▼▼▼

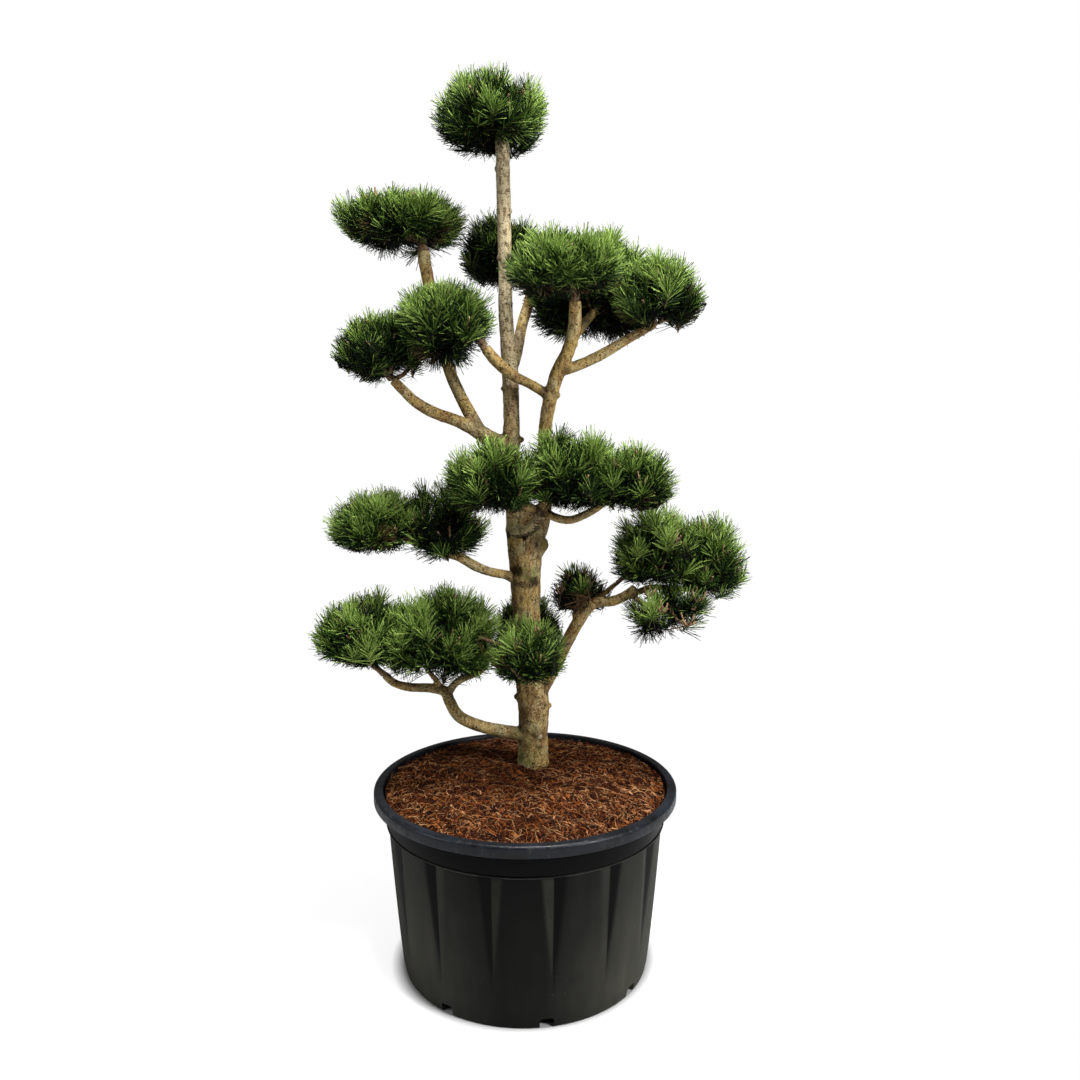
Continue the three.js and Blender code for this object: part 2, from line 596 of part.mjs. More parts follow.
function addMesh(group, name, look, solid) {
  const mesh = new THREE.Mesh(toGeometry(solid), finish(look, look));
  mesh.name = name;
  group.add(mesh);
}

const group = new THREE.Group();
addMesh(group, 'pot', 'pot', potSolid());
addMesh(group, 'soil', 'soil', soilSolid());

const { solids, swollen } = limbSolids();
for (const [name, solid] of solids) addMesh(group, name, 'bark', solid);

const stems = MASSES.map(stemOf);
MASSES.forEach((mass, index) => {
  addMesh(group, mass.name, 'needles', growMass(mass, index + 1, stems, swollen));
});

export default group;
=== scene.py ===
"""Potted lodgepole pine: bark, twigs, needles, mulch and pot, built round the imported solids."""

import math
from collections import namedtuple

import bpy
import numpy as np
from bpy.props import FloatProperty, FloatVectorProperty, IntProperty, PointerProperty
from bpy.types import NodeSocket, Operator, Panel, PropertyGroup
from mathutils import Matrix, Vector, kdtree, noise


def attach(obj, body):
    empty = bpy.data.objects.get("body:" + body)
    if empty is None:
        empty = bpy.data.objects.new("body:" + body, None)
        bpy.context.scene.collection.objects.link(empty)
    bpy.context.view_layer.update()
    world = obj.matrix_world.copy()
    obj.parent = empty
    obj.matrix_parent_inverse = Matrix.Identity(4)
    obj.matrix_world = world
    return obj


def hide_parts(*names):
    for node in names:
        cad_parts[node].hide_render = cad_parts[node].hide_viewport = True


bl_info = {
    "name": "Potted Pine",
    "version": (1, 0, 0),
    "blender": (4, 5, 0),
    "location": "View3D > Sidebar > Pine",
    "description": "Builds a pine pruned into clouds of needles, standing in a nursery pot",
    "category": "Add Mesh",
}

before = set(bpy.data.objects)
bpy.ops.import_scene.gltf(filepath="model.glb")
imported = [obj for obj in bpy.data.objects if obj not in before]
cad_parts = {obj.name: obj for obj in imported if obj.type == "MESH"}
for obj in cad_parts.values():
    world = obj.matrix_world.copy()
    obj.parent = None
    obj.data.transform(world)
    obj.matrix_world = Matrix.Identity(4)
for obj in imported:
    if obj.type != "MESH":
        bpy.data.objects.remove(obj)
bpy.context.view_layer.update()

MM = 0.001
UP = np.array([0.0, 0.0, 1.0])
GOLDEN_ANGLE = math.pi * (3 - math.sqrt(5))

# How full a cloud's space is above its waist and below it, where 2 is an ellipsoid.
FULLNESS = 2.7
UNDERSIDE = 2.0

# The top of the mulch and the middle of the trunk's foot, in metres.
MULCH_TOP = 0.575
TRUNK_FOOT = (0.023, 0.088)

# How far the first flute and the first drain notch are turned from the front, in degrees,
# and the height at which the flutes begin.
FLUTE_TURN = 11.6
NOTCH_TURN = 9.8
FLUTE_FOOT = 0.09

# The limbs of the source, in millimetres: x, y, z and radius at each point of the path.
LIMBS = {
    "trunk": [
        (23, 88, 545, 53), (23, 88, 600, 50), (24, 86, 690, 46), (23, 84, 795, 50),
        (16, 84, 880, 49), (8, 82, 988, 46), (2, 80, 1090, 43.5), (0, 80, 1190, 48),
        (-1, 78, 1262, 52), (-6, 74, 1334, 55), (-24, 72, 1415, 38), (-43, 70, 1518, 30),
        (-41, 70, 1668, 25), (-45, 70, 1820, 25), (-56, 70, 1963, 22), (-58, 70, 2131, 20.5),
        (-63, 70, 2380, 21.5), (-66, 70, 2526, 20.5)],
    "second_stem": [
        (24, 68, 1250, 26), (35, 62, 1308, 25), (53, 50, 1350, 20), (61, 42, 1390, 18),
        (61, 34, 1489, 20), (61, 10, 1650, 20), (93, -10, 1795, 21.5), (127, -20, 1868, 20),
        (144, -40, 1937, 19), (145, -60, 2004, 17)],
    "left_bough": [
        (-45, 70, 1582, 32), (-91, 66, 1601, 29), (-147, 55, 1638, 23), (-202, 40, 1665, 18.5),
        (-272, 25, 1691, 18), (-321, 15, 1720, 17), (-385, 0, 1784, 14)],
    "upper_left_bough": [
        (-132, 57, 1627, 21), (-192, 80, 1735, 19), (-230, 100, 1821, 18.5), (-256, 130, 1940, 19),
        (-290, 150, 2062, 19), (-311, 160, 2176, 20)],
    "crossing_bough": [
        (78, 0, 1735, 16), (16, 0, 1772, 14), (-37, -5, 1798, 16), (-80, -12, 1835, 18),
        (-114, -20, 1874, 16)],
    "rear_bough": [
        (-45, 72, 1802, 18), (-27, 95, 1863, 18), (-10, 135, 1955, 17), (11, 180, 2030, 17),
        (17, 210, 2076, 15)],
    "right_bough": [
        (92, -12, 1806, 17), (147, -5, 1822, 16), (220, 5, 1855, 16), (294, 15, 1898, 14.5),
        (382, 25, 1946, 11.5)],
    "rear_right_bough": [(130, -25, 1890, 16), (168, 30, 1941, 14.5), (207, 90, 1989, 13)],
    "front_bough": [
        (-28, 55, 1332, 20), (-27, 6, 1337, 16), (6, -22, 1344, 15), (34, -40, 1370, 17),
        (51, -70, 1409, 16), (62, -105, 1478, 13)],
    "front_left_bough": [(50, -68, 1402, 13), (11, -95, 1422, 12), (-26, -118, 1441, 10.5)],
    "front_right_bough": [
        (52, -68, 1406, 13), (90, -85, 1388, 13), (132, -95, 1382, 12), (194, -105, 1409, 11.5),
        (251, -110, 1448, 10.5), (300, -110, 1468, 10)],
    "middle_left_bough": [
        (-5, 78, 1168, 22), (-56, 55, 1197, 15), (-107, 35, 1211, 14), (-151, 20, 1231, 15.5),
        (-195, 10, 1259, 15), (-263, 0, 1281, 13.5), (-345, -8, 1313, 10.5)],
    "middle_left_inner_bough": [(-256, 1, 1280, 11), (-245, 5, 1304, 9)],
    "lower_right_bough": [
        (30, 90, 798, 26), (90, 80, 906, 22), (119, 68, 966, 20), (155, 50, 1040, 19),
        (190, 35, 1099, 19), (218, 30, 1119, 17), (263, 20, 1123, 16), (304, 10, 1143, 15),
        (331, 2, 1169, 12)],
    "lower_right_inner_bough": [(159, 50, 1040, 11), (151, 62, 1084, 9)],
    "lower_right_upper_bough": [(205, 33, 1110, 11), (244, 50, 1143, 8.5), (281, 60, 1172, 7.5)],
    "lower_right_outer_bough": [
        (312, 6, 1140, 10.5), (379, 30, 1162, 10), (447, 40, 1160, 9), (512, 45, 1153, 8)],
    "lower_right_hanging_bough": [(318, 5, 1146, 10), (352, -27, 1126, 8.5)],
    "lower_left_bough": [
        (10, 85, 678, 25), (-60, 60, 701, 20.5), (-138, 35, 726, 19), (-205, 15, 766, 18.5),
        (-231, 0, 818, 18), (-243, -8, 850, 17), (-288, -20, 864, 14.5), (-346, -35, 871, 13.5),
        (-392, -45, 887, 12.5), (-418, -50, 913, 12)],
    "lower_left_inner_bough": [
        (-236, -6, 840, 13), (-209, -20, 880, 11.5), (-174, -40, 904, 11), (-136, -65, 926, 10.5),
        (-113, -90, 969, 10), (-124, -105, 1008, 8.5)],
    "lower_left_middle_bough": [(-246, -10, 850, 10), (-272, -20, 892, 8.5), (-298, -25, 927, 7.5)],
    "low_rear_bough": [(12, 88, 880, 20), (8, 130, 922, 16.5), (4, 165, 950, 14)],
}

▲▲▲

PROBLEM DETAILS: Repeat the whole listing exactly, keeping every line intact.

EXERCISE ANSWER:
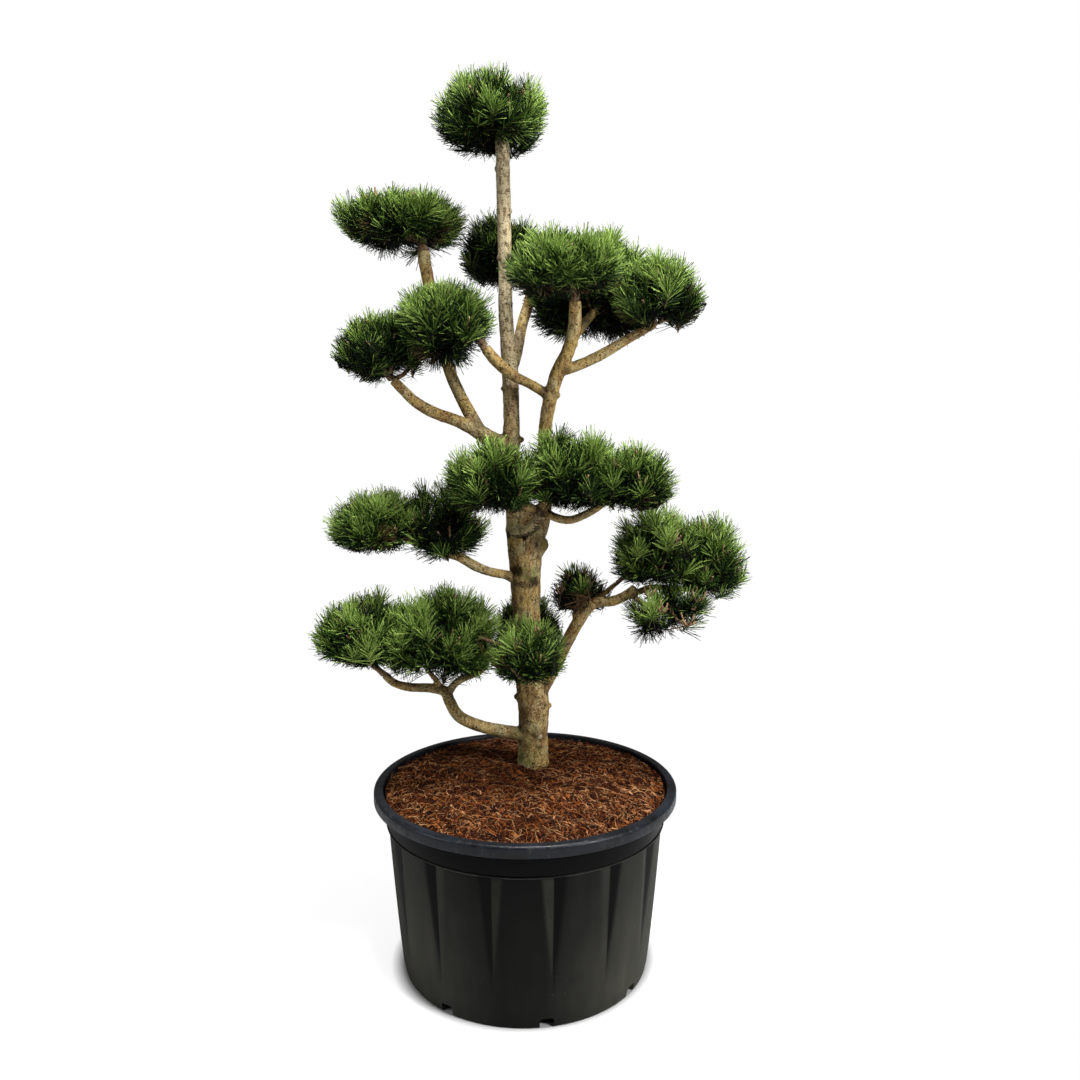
Continue the three.js and Blender code for this object: part 2, from line 596 of part.mjs. More parts follow.
function addMesh(group, name, look, solid) {
  const mesh = new THREE.Mesh(toGeometry(solid), finish(look, look));
  mesh.name = name;
  group.add(mesh);
}

const group = new THREE.Group();
addMesh(group, 'pot', 'pot', potSolid());
addMesh(group, 'soil', 'soil', soilSolid());

const { solids, swollen } = limbSolids();
for (const [name, solid] of solids) addMesh(group, name, 'bark', solid);

const stems = MASSES.map(stemOf);
MASSES.forEach((mass, index) => {
  addMesh(group, mass.name, 'needles', growMass(mass, index + 1, stems, swollen));
});

export default group;
=== scene.py ===
"""Potted lodgepole pine: bark, twigs, needles, mulch and pot, built round the imported solids."""

import math
from collections import namedtuple

import bpy
import numpy as np
from bpy.props import FloatProperty, FloatVectorProperty, IntProperty, PointerProperty
from bpy.types import NodeSocket, Operator, Panel, PropertyGroup
from mathutils import Matrix, Vector, kdtree, noise


def attach(obj, body):
    empty = bpy.data.objects.get("body:" + body)
    if empty is None:
        empty = bpy.data.objects.new("body:" + body, None)
        bpy.context.scene.collection.objects.link(empty)
    bpy.context.view_layer.update()
    world = obj.matrix_world.copy()
    obj.parent = empty
    obj.matrix_parent_inverse = Matrix.Identity(4)
    obj.matrix_world = world
    return obj


def hide_parts(*names):
    for node in names:
        cad_parts[node].hide_render = cad_parts[node].hide_viewport = True


bl_info = {
    "name": "Potted Pine",
    "version": (1, 0, 0),
    "blender": (4, 5, 0),
    "location": "View3D > Sidebar > Pine",
    "description": "Builds a pine pruned into clouds of needles, standing in a nursery pot",
    "category": "Add Mesh",
}

before = set(bpy.data.objects)
bpy.ops.import_scene.gltf(filepath="model.glb")
imported = [obj for obj in bpy.data.objects if obj not in before]
cad_parts = {obj.name: obj for obj in imported if obj.type == "MESH"}
for obj in cad_parts.values():
    world = obj.matrix_world.copy()
    obj.parent = None
    obj.data.transform(world)
    obj.matrix_world = Matrix.Identity(4)
for obj in imported:
    if obj.type != "MESH":
        bpy.data.objects.remove(obj)
bpy.context.view_layer.update()

MM = 0.001
UP = np.array([0.0, 0.0, 1.0])
GOLDEN_ANGLE = math.pi * (3 - math.sqrt(5))

# How full a cloud's space is above its waist and below it, where 2 is an ellipsoid.
FULLNESS = 2.7
UNDERSIDE = 2.0

# The top of the mulch and the middle of the trunk's foot, in metres.
MULCH_TOP = 0.575
TRUNK_FOOT = (0.023, 0.088)

# How far the first flute and the first drain notch are turned from the front, in degrees,
# and the height at which the flutes begin.
FLUTE_TURN = 11.6
NOTCH_TURN = 9.8
FLUTE_FOOT = 0.09

# The limbs of the source, in millimetres: x, y, z and radius at each point of the path.
LIMBS = {
    "trunk": [
        (23, 88, 545, 53), (23, 88, 600, 50), (24, 86, 690, 46), (23, 84, 795, 50),
        (16, 84, 880, 49), (8, 82, 988, 46), (2, 80, 1090, 43.5), (0, 80, 1190, 48),
        (-1, 78, 1262, 52), (-6, 74, 1334, 55), (-24, 72, 1415, 38), (-43, 70, 1518, 30),
        (-41, 70, 1668, 25), (-45, 70, 1820, 25), (-56, 70, 1963, 22), (-58, 70, 2131, 20.5),
        (-63, 70, 2380, 21.5), (-66, 70, 2526, 20.5)],
    "second_stem": [
        (24, 68, 1250, 26), (35, 62, 1308, 25), (53, 50, 1350, 20), (61, 42, 1390, 18),
        (61, 34, 1489, 20), (61, 10, 1650, 20), (93, -10, 1795, 21.5), (127, -20, 1868, 20),
        (144, -40, 1937, 19), (145, -60, 2004, 17)],
    "left_bough": [
        (-45, 70, 1582, 32), (-91, 66, 1601, 29), (-147, 55, 1638, 23), (-202, 40, 1665, 18.5),
        (-272, 25, 1691, 18), (-321, 15, 1720, 17), (-385, 0, 1784, 14)],
    "upper_left_bough": [
        (-132, 57, 1627, 21), (-192, 80, 1735, 19), (-230, 100, 1821, 18.5), (-256, 130, 1940, 19),
        (-290, 150, 2062, 19), (-311, 160, 2176, 20)],
    "crossing_bough": [
        (78, 0, 1735, 16), (16, 0, 1772, 14), (-37, -5, 1798, 16), (-80, -12, 1835, 18),
        (-114, -20, 1874, 16)],
    "rear_bough": [
        (-45, 72, 1802, 18), (-27, 95, 1863, 18), (-10, 135, 1955, 17), (11, 180, 2030, 17),
        (17, 210, 2076, 15)],
    "right_bough": [
        (92, -12, 1806, 17), (147, -5, 1822, 16), (220, 5, 1855, 16), (294, 15, 1898, 14.5),
        (382, 25, 1946, 11.5)],
    "rear_right_bough": [(130, -25, 1890, 16), (168, 30, 1941, 14.5), (207, 90, 1989, 13)],
    "front_bough": [
        (-28, 55, 1332, 20), (-27, 6, 1337, 16), (6, -22, 1344, 15), (34, -40, 1370, 17),
        (51, -70, 1409, 16), (62, -105, 1478, 13)],
    "front_left_bough": [(50, -68, 1402, 13), (11, -95, 1422, 12), (-26, -118, 1441, 10.5)],
    "front_right_bough": [
        (52, -68, 1406, 13), (90, -85, 1388, 13), (132, -95, 1382, 12), (194, -105, 1409, 11.5),
        (251, -110, 1448, 10.5), (300, -110, 1468, 10)],
    "middle_left_bough": [
        (-5, 78, 1168, 22), (-56, 55, 1197, 15), (-107, 35, 1211, 14), (-151, 20, 1231, 15.5),
        (-195, 10, 1259, 15), (-263, 0, 1281, 13.5), (-345, -8, 1313, 10.5)],
    "middle_left_inner_bough": [(-256, 1, 1280, 11), (-245, 5, 1304, 9)],
    "lower_right_bough": [
        (30, 90, 798, 26), (90, 80, 906, 22), (119, 68, 966, 20), (155, 50, 1040, 19),
        (190, 35, 1099, 19), (218, 30, 1119, 17), (263, 20, 1123, 16), (304, 10, 1143, 15),
        (331, 2, 1169, 12)],
    "lower_right_inner_bough": [(159, 50, 1040, 11), (151, 62, 1084, 9)],
    "lower_right_upper_bough": [(205, 33, 1110, 11), (244, 50, 1143, 8.5), (281, 60, 1172, 7.5)],
    "lower_right_outer_bough": [
        (312, 6, 1140, 10.5), (379, 30, 1162, 10), (447, 40, 1160, 9), (512, 45, 1153, 8)],
    "lower_right_hanging_bough": [(318, 5, 1146, 10), (352, -27, 1126, 8.5)],
    "lower_left_bough": [
        (10, 85, 678, 25), (-60, 60, 701, 20.5), (-138, 35, 726, 19), (-205, 15, 766, 18.5),
        (-231, 0, 818, 18), (-243, -8, 850, 17), (-288, -20, 864, 14.5), (-346, -35, 871, 13.5),
        (-392, -45, 887, 12.5), (-418, -50, 913, 12)],
    "lower_left_inner_bough": [
        (-236, -6, 840, 13), (-209, -20, 880, 11.5), (-174, -40, 904, 11), (-136, -65, 926, 10.5),
        (-113, -90, 969, 10), (-124, -105, 1008, 8.5)],
    "lower_left_middle_bough": [(-246, -10, 850, 10), (-272, -20, 892, 8.5), (-298, -25, 927, 7.5)],
    "low_rear_bough": [(12, 88, 880, 20), (8, 130, 922, 16.5), (4, 165, 950, 14)],
}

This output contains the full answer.